[BEGIN Records shown]

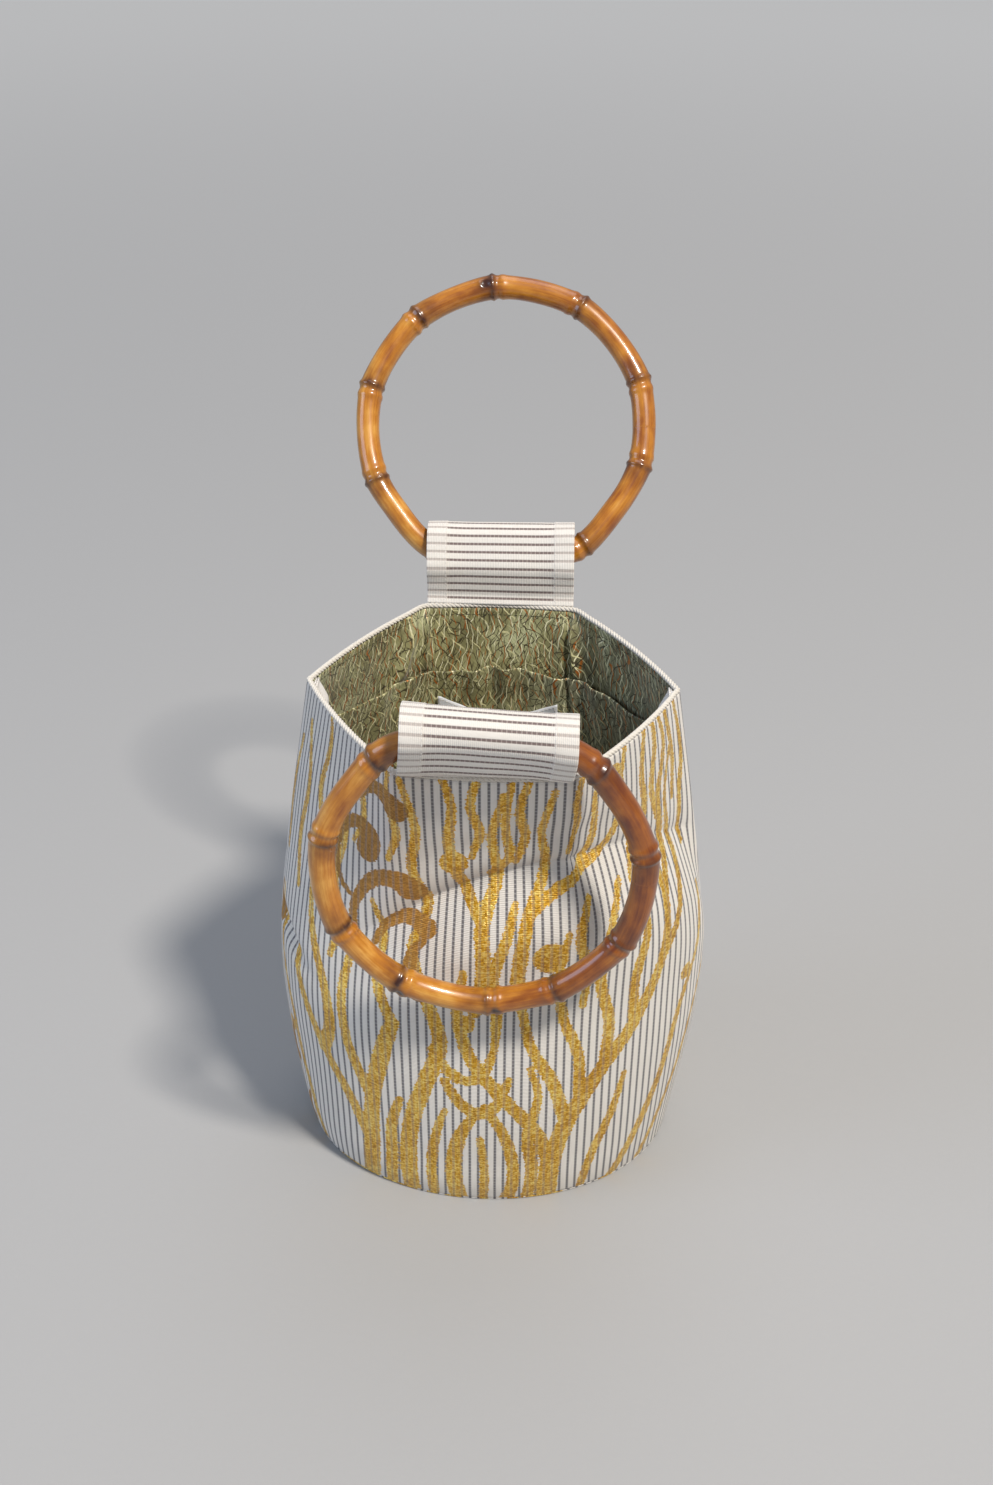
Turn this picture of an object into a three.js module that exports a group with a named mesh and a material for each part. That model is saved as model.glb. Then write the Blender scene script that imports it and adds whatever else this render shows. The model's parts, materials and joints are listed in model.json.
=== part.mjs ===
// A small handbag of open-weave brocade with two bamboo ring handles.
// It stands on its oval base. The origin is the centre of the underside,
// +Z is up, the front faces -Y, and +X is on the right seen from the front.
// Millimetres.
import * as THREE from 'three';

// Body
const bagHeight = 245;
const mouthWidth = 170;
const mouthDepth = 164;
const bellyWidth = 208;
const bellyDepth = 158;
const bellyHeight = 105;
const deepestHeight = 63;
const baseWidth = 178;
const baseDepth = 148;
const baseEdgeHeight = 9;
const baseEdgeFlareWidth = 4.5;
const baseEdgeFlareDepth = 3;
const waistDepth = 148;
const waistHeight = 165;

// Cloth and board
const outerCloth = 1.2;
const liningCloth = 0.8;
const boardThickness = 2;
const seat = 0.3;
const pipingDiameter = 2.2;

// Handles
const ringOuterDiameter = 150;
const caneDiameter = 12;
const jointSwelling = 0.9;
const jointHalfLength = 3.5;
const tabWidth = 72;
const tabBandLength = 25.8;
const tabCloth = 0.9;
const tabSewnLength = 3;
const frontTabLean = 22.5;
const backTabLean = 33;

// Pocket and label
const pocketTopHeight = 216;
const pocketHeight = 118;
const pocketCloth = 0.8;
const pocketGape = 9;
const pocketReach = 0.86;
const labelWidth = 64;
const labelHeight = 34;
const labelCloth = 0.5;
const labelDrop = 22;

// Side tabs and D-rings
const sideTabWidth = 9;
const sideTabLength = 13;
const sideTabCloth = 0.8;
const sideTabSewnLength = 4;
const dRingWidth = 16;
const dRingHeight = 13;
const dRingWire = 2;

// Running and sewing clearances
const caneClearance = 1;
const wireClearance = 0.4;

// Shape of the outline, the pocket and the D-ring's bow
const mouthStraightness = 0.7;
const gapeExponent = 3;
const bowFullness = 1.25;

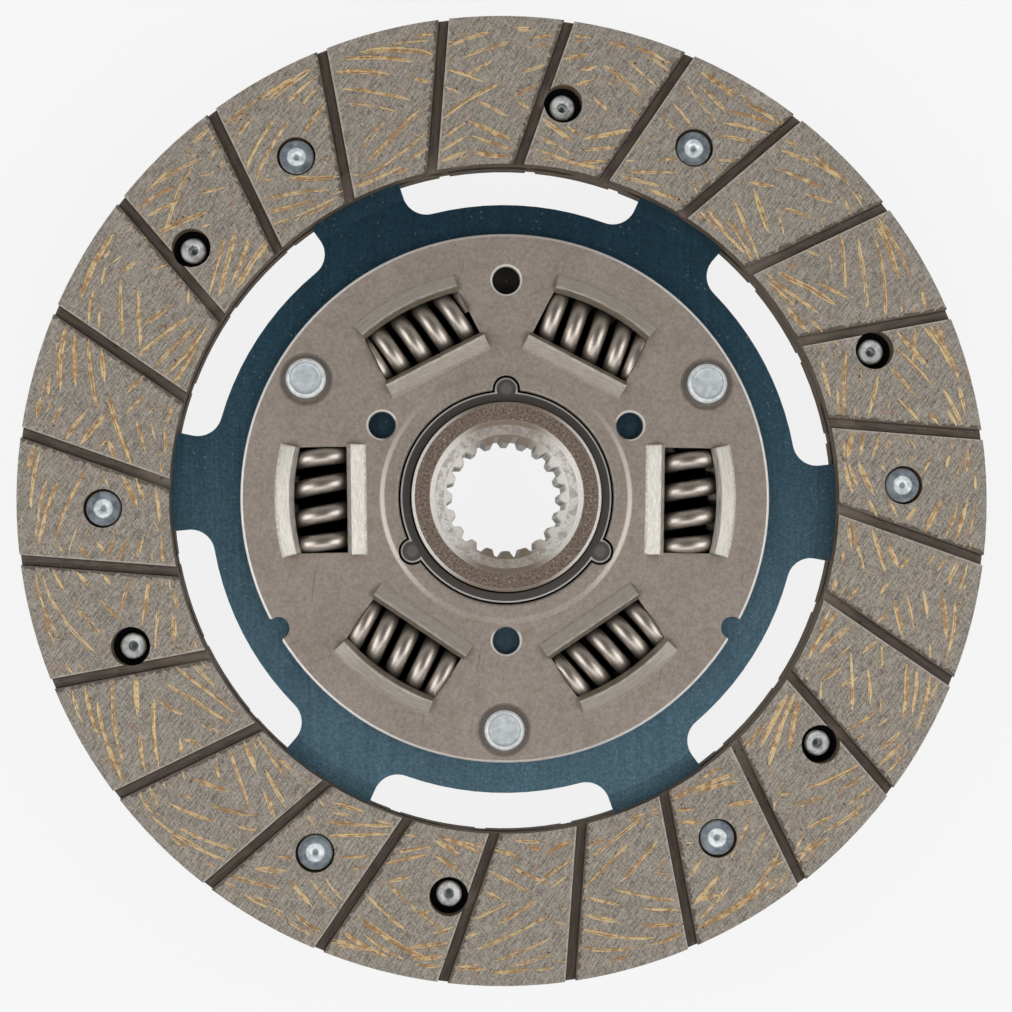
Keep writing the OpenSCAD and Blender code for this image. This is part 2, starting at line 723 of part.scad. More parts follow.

[END Records shown]

▸ Directions:
All of the material must be reproduced exactly.

▸ Solution:
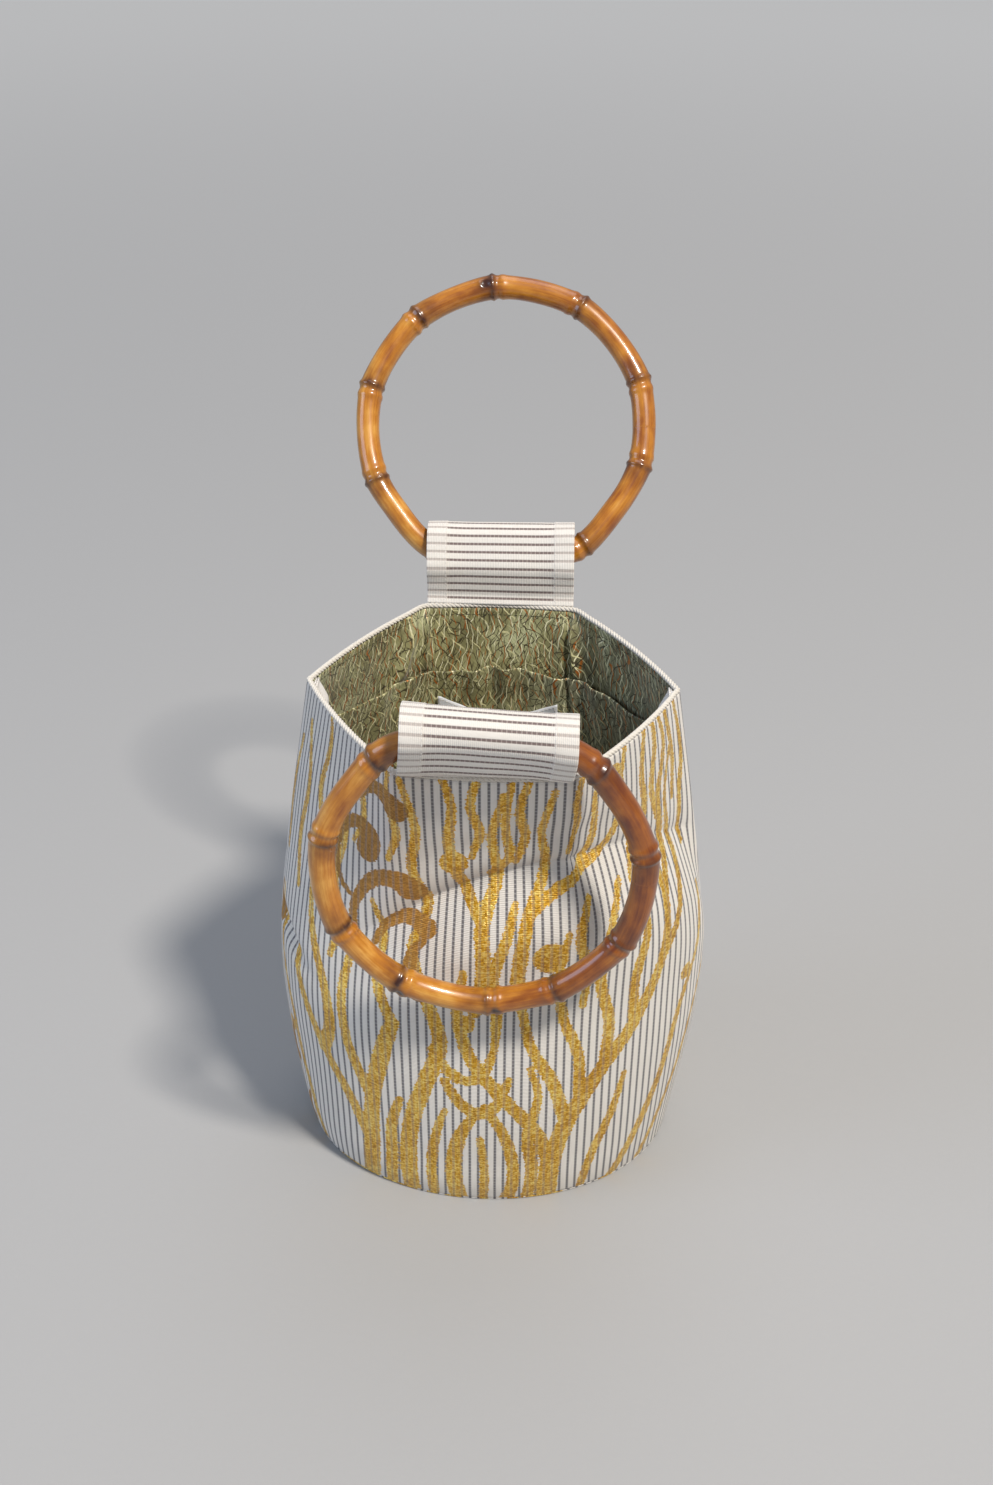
Turn this picture of an object into a three.js module that exports a group with a named mesh and a material for each part. That model is saved as model.glb. Then write the Blender scene script that imports it and adds whatever else this render shows. The model's parts, materials and joints are listed in model.json.
=== part.mjs ===
// A small handbag of open-weave brocade with two bamboo ring handles.
// It stands on its oval base. The origin is the centre of the underside,
// +Z is up, the front faces -Y, and +X is on the right seen from the front.
// Millimetres.
import * as THREE from 'three';

// Body
const bagHeight = 245;
const mouthWidth = 170;
const mouthDepth = 164;
const bellyWidth = 208;
const bellyDepth = 158;
const bellyHeight = 105;
const deepestHeight = 63;
const baseWidth = 178;
const baseDepth = 148;
const baseEdgeHeight = 9;
const baseEdgeFlareWidth = 4.5;
const baseEdgeFlareDepth = 3;
const waistDepth = 148;
const waistHeight = 165;

// Cloth and board
const outerCloth = 1.2;
const liningCloth = 0.8;
const boardThickness = 2;
const seat = 0.3;
const pipingDiameter = 2.2;

// Handles
const ringOuterDiameter = 150;
const caneDiameter = 12;
const jointSwelling = 0.9;
const jointHalfLength = 3.5;
const tabWidth = 72;
const tabBandLength = 25.8;
const tabCloth = 0.9;
const tabSewnLength = 3;
const frontTabLean = 22.5;
const backTabLean = 33;

// Pocket and label
const pocketTopHeight = 216;
const pocketHeight = 118;
const pocketCloth = 0.8;
const pocketGape = 9;
const pocketReach = 0.86;
const labelWidth = 64;
const labelHeight = 34;
const labelCloth = 0.5;
const labelDrop = 22;

// Side tabs and D-rings
const sideTabWidth = 9;
const sideTabLength = 13;
const sideTabCloth = 0.8;
const sideTabSewnLength = 4;
const dRingWidth = 16;
const dRingHeight = 13;
const dRingWire = 2;

// Running and sewing clearances
const caneClearance = 1;
const wireClearance = 0.4;

// Shape of the outline, the pocket and the D-ring's bow
const mouthStraightness = 0.7;
const gapeExponent = 3;
const bowFullness = 1.25;

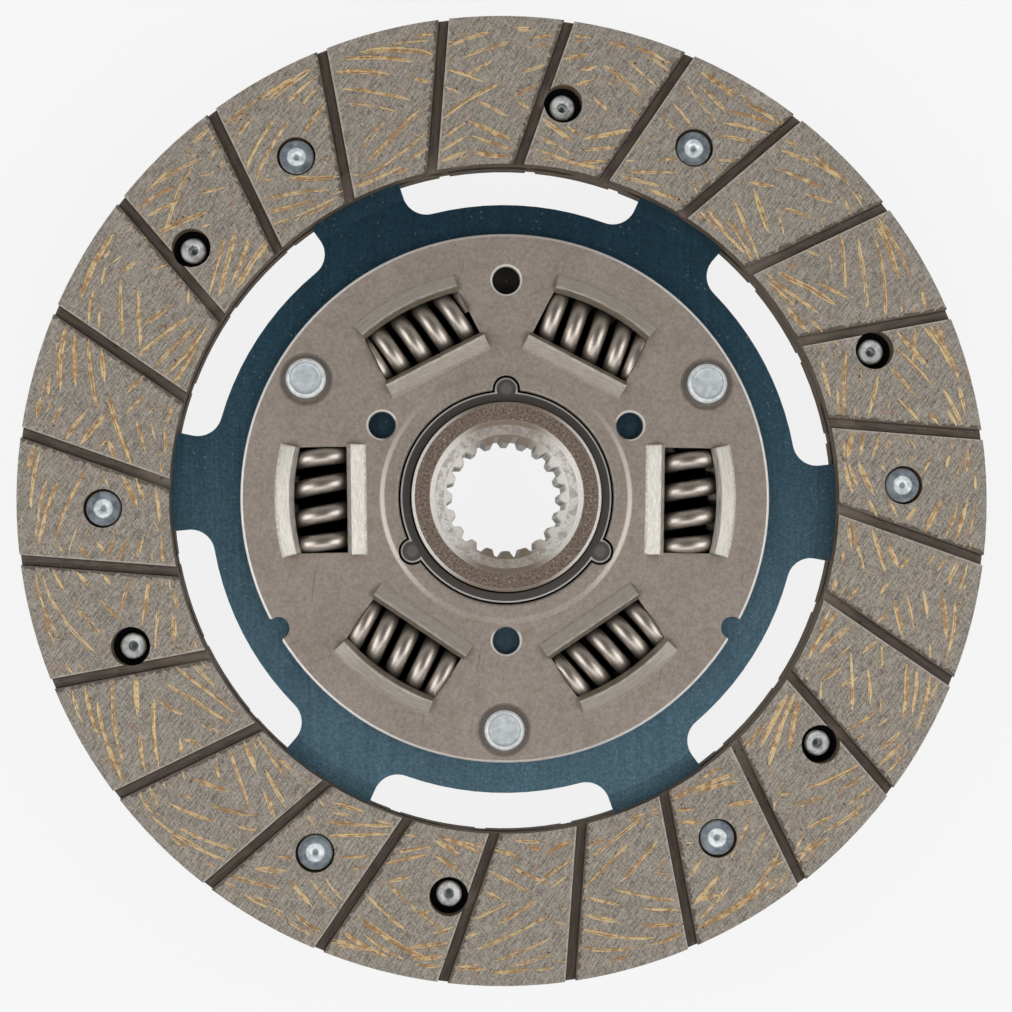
Keep writing the OpenSCAD and Blender code for this image. This is part 2, starting at line 723 of part.scad. More parts follow.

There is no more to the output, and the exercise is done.